Networking guide for introverts

When you want to advance your business, you’re looking for a mentor or just want to learn the ins and outs of the business from your peers, you have to network. But this is difficult when you’re naturally crippled with shyness.

We can’t cure shyness, but we can give you steps on how to network, despite it. And if you are wondering how to find out about these events, you will find a listing somewhere on this page.  

1. Get a wing man/woman

If you have a colleague with shared interests, ask them if they’d also like to attend the event. This way, you’ll know at least one person.

If there’s room for discussion during the event, you’ll also have someone to bounce off your ideas. You might end up making more acquaintances through them if this isn’t their first time attending such an event.

2. Seek out other loners

In most cases, you aren’t the only one afraid to mingle. I was lucky to have had a colleague who was interested in the first event that I attended. However, I was alone during the second one, and it felt like I’d been thrown to the wolves.

I didn’t know where to stand, which table to join or how to introduce myself. Then I saw this lady who’d been sitting by herself. I gathered my wits about me, approached her and introduced myself (she hadn’t been shy, she’d just stepped outside to take a phone call).

She invited me to her table where she helped break the ice by introducing me to her colleagues. Use your powers of observation when you walk into a room; you might spot a loner or two.

3. Engage your curiosity

Human beings are naturally curious. By the time you are attending an event, you’ve already researched about it. Arm yourself with questions that you’d like answers to, in case you get the chance to talk to heads of departments or company owners. 

Most people enjoy talking about themselves, therefore, this is a wonderful opportunity for you to draw out stories from them about their experiences. 

4. Don’t stick with friends. It’s not a party…

You can attend networking events with a friend, once in a while - especially if you work in the same industry. However, to network you have to make rounds; introduce yourself. You already know all there is to know about your friend.
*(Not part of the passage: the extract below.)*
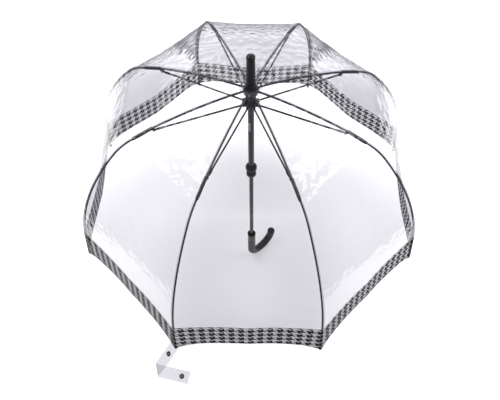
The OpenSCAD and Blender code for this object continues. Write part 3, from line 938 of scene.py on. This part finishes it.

They might be there to introduce you to new people, but don’t use them as a crutch. Once in a while, you can circle back to them, but work the room. This is how you’ll get out of your comfort zone.

5. Don’t apologise

One can easily pinpoint a networking novice by studying their mannerisms. Someone who is new to it will apologise for everything, even when asking for help (Sorry, can you show me the way to the washroom?).

Don’t apologise for wanting to know more about the person you are engaging (Sorry, can I ask you…). This shows lack of confidence. Believe in yourself. At the end of the day you have to believe that one day you’ll be able to help someone else who is in the position that you are in at the moment.

6. Don’t push your way in

Joining a conversation midway is usually awkward, especially if you’re not acquainted with the people in the group. Time your entry so that you don’t kill the flow of the conversation.

Smile, listen, ease your way in. When the opportunity arises, after you’ve gotten the gist of the conversation, pose a question. It is easier, if you’re shy, than sharing an opinion - or giving a speech.

7. Personalise your space

Wanting to learn more about others in your networking circle is good. But here’s another trick: Surround yourself with things that you like (hobbies) at work. For example, if you collect trinkets, hung a few in your work space.

These will act as ice breakers between you and your colleagues. At times, you’ll find that people want to try out new hobbies and interests outside of work. Become memorable by introducing them to your hobbies. You can become the woman who collects cars, or the man who bakes.

8. Always network

You don’t have to attend scheduled work events to network. Combining fun and networking will draw you out of your shell.

Social gatherings such as family get-togethers, church outings, or football matches are a great way to do both. The person beside or in front of you might be working for a company that you’d like to know about, so strike a conversation.